Clouds and Precipitation Response to Anthropogenic.. (CAPRI)
Clouds and Precipitation Response to Anthropogenic Changes in the Natural Environment
Start date: Sep 1, 2012,
End date: Aug 31, 2017
Clouds and precipitation play a crucial role in the Earth's energy balance, global atmospheric circulation and the water cycle. Despite their importance, clouds still pose the largest uncertainty in climate research.I propose a new approach for studying anthropogenic effects on cloud fields and rain, tackling the challenge from both scientific ends: reductionism and systems approach. We will develop a novel research approach using observations and models interactively that will allow us to “peel apart” detailed physical processes. In parallel we will develop a systems view of cloud fields looking for Emergent Behavior rising out of the complexity, as the end result of all of the coupled processes.
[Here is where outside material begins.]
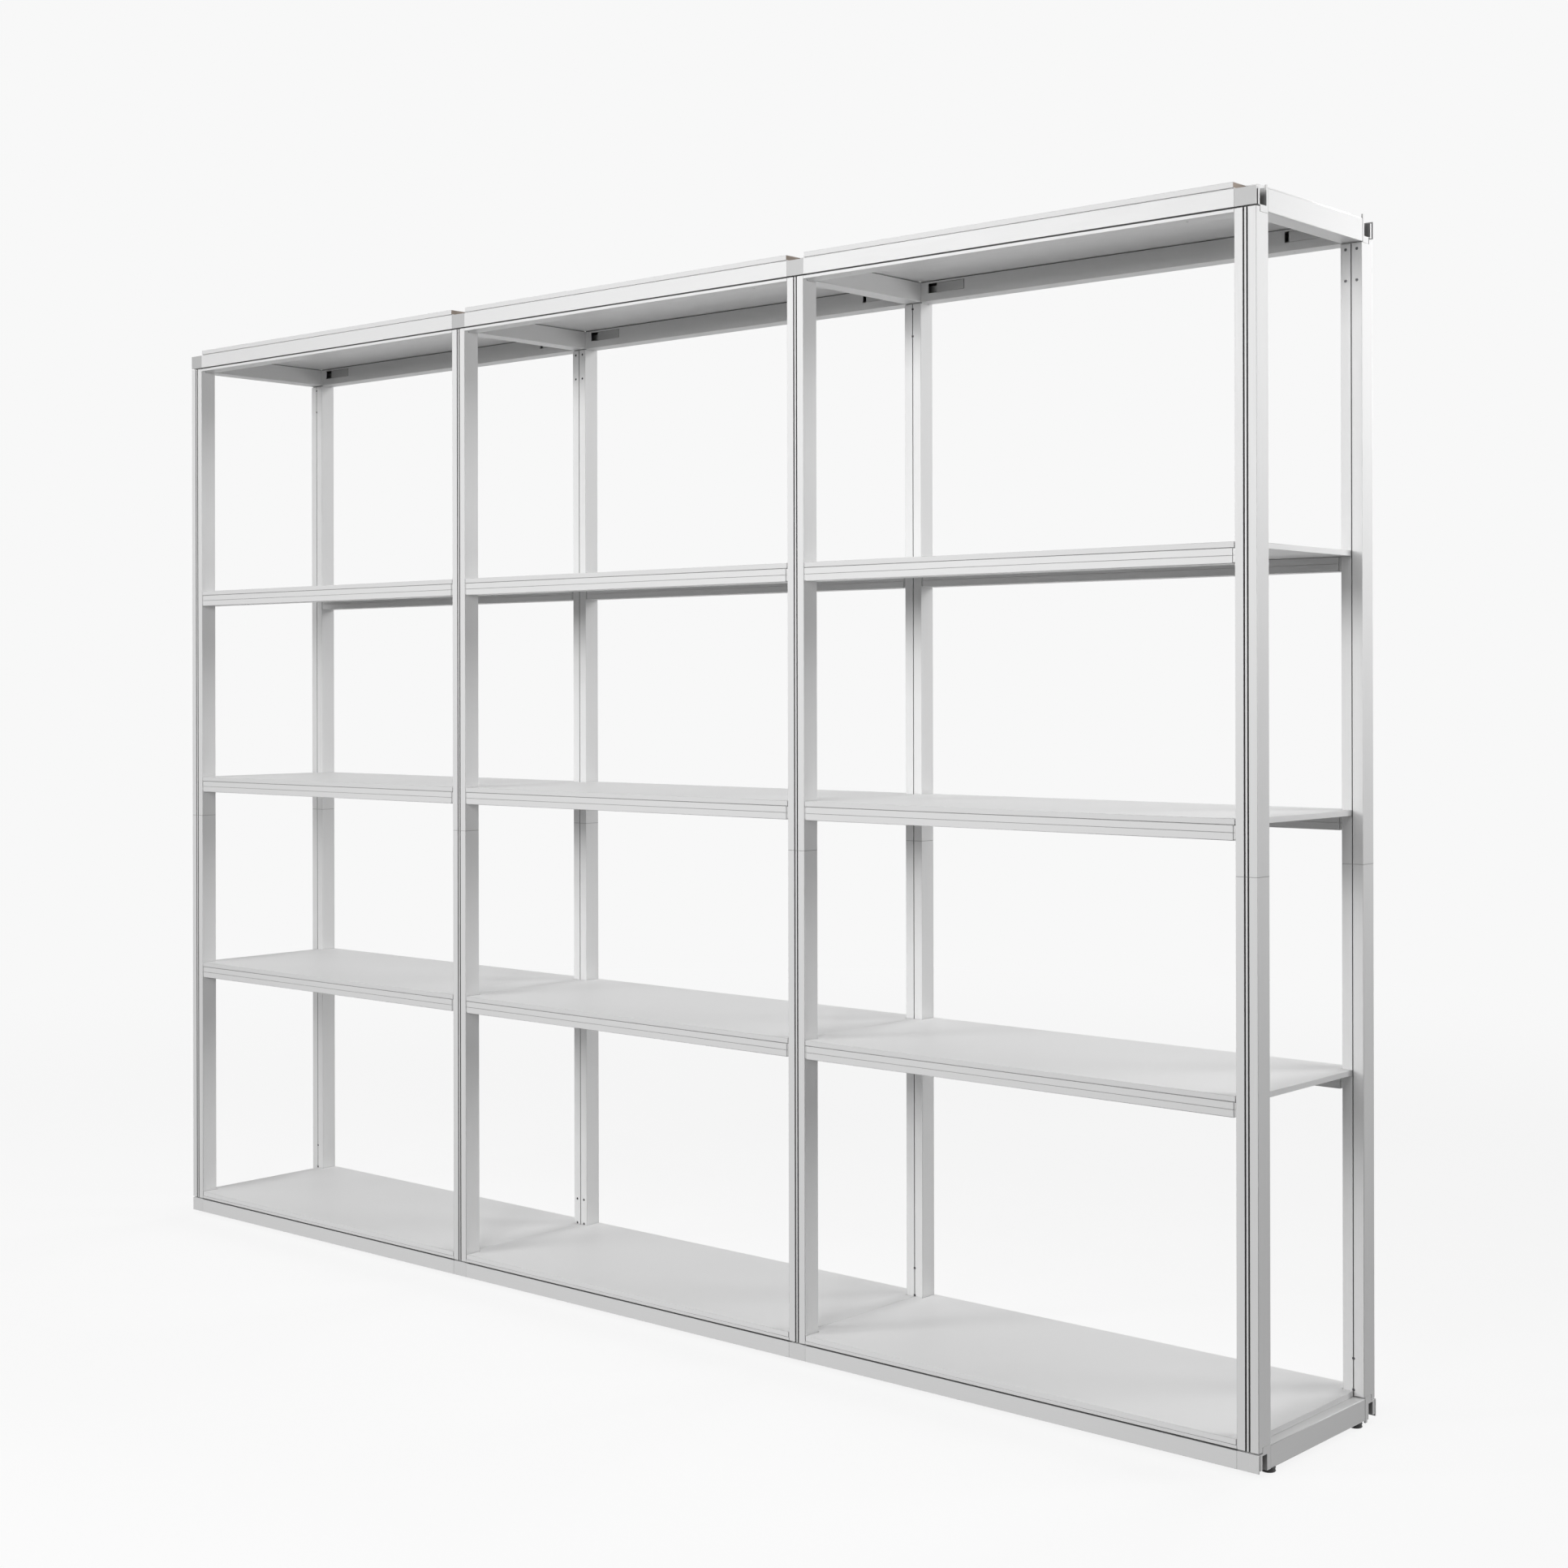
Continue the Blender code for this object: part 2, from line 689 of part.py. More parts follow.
def shelf_rail_outline():
    """Return the skin and hollow of a shelf rail, scored along the middle of both faces.

    It is drawn up from its underside, and its seat rises between two fine joint lines into the board.
    """
    depth, height = SHELF_RAIL_DEPTH, SHELF_RAIL_HEIGHT
    low, high = (height - SCORE_WIDTH) / 2, (height + SCORE_WIDTH) / 2
    seat, line = height + FUSE_DEPTH, height - SEAT_GAP
    skin = [
        (0.0, 0.0),
        (depth, 0.0),
        (depth, low),
        (depth - SCORE_DEPTH, low),
        (depth - SCORE_DEPTH, high),
        (depth, high),
        (depth, line),
        (depth - JOINT_LINE_DEPTH, line),
        (depth - JOINT_LINE_DEPTH, seat),
        (JOINT_LINE_DEPTH, seat),
        (JOINT_LINE_DEPTH, line),
        (0.0, line),
        (0.0, high),
        (SCORE_DEPTH, high),
        (SCORE_DEPTH, low),
        (0.0, low),
    ]
    wall = SHELF_RAIL_WALL + SCORE_DEPTH
    hollow = rectangle((wall, SHELF_RAIL_WALL), (depth - wall, height - SHELF_RAIL_WALL))
    return skin, hollow


def bracket(side):
    """Return a shelf bracket: a plate against the post with a tongue fixed in the upper half of the rail."""
    rail_end = CLEAR_SPAN / 2 - BRACKET_WIDTH
    wall = SHELF_RAIL_WALL + SCORE_DEPTH - FUSE_DEPTH
    plate = box(
        (rail_end + SEAT_GAP, BRACKET_SETBACK, BRACKET_SETBACK),
        (CLEAR_SPAN / 2 - SEAT_GAP, SHELF_RAIL_DEPTH - BRACKET_SETBACK, SHELF_RAIL_HEIGHT - SEAT_GAP),
    )
    tongue = box(
        (rail_end - BRACKET_TONGUE, wall, SHELF_RAIL_HEIGHT / 2),
        (rail_end + BRACKET_WIDTH / 2, SHELF_RAIL_DEPTH - wall, SHELF_RAIL_HEIGHT - SHELF_RAIL_WALL + FUSE_DEPTH),
    )
    return moved(joined(plate, tongue), Matrix.Diagonal((side, 1.0, 1.0, 1.0)))


def shelf():
    """Return a shelf board with its front and rear rails and their brackets."""
    rail = tube(*shelf_rail_outline(), CLEAR_SPAN - 2 * BRACKET_WIDTH, LENGTHWISE)
    rail = joined(rail, bracket(-1), bracket(1))
    return joined(board_solid(0.0), *[in_row(rail, row, SHELF_RAIL_HEIGHT) for row in ROWS])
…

Better understanding of key processes on a detailed (reductionist) manner will enable us to formulate the important basic rules that control the field and to look for emergence of the overall effects.We will merge ideas and methods from four different disciplines: remote sensing and radiative transfer, cloud physics, pattern recognition and computer vision and ideas developed in systems approach. All of this will be done against the backdrop of natural variability of meteorological systems.The outcomes of this work will include fundamental new understanding of the coupled surface-aerosol-cloud-precipitation system. More importantly this work will emphasize the consequences of human actions on the environment, and how we change our climate and hydrological cycle as we input pollutants and transform the Earth’s surface. This work will open new horizons in cloud research by developing novel methods and employing the bulk knowledge of pattern recognition, complexity, networking and self organization to cloud and climate studies. We are proposing a long-term, open-ended program of study that will have scientific and societal relevance as long as human-caused influences continue, evolve and change.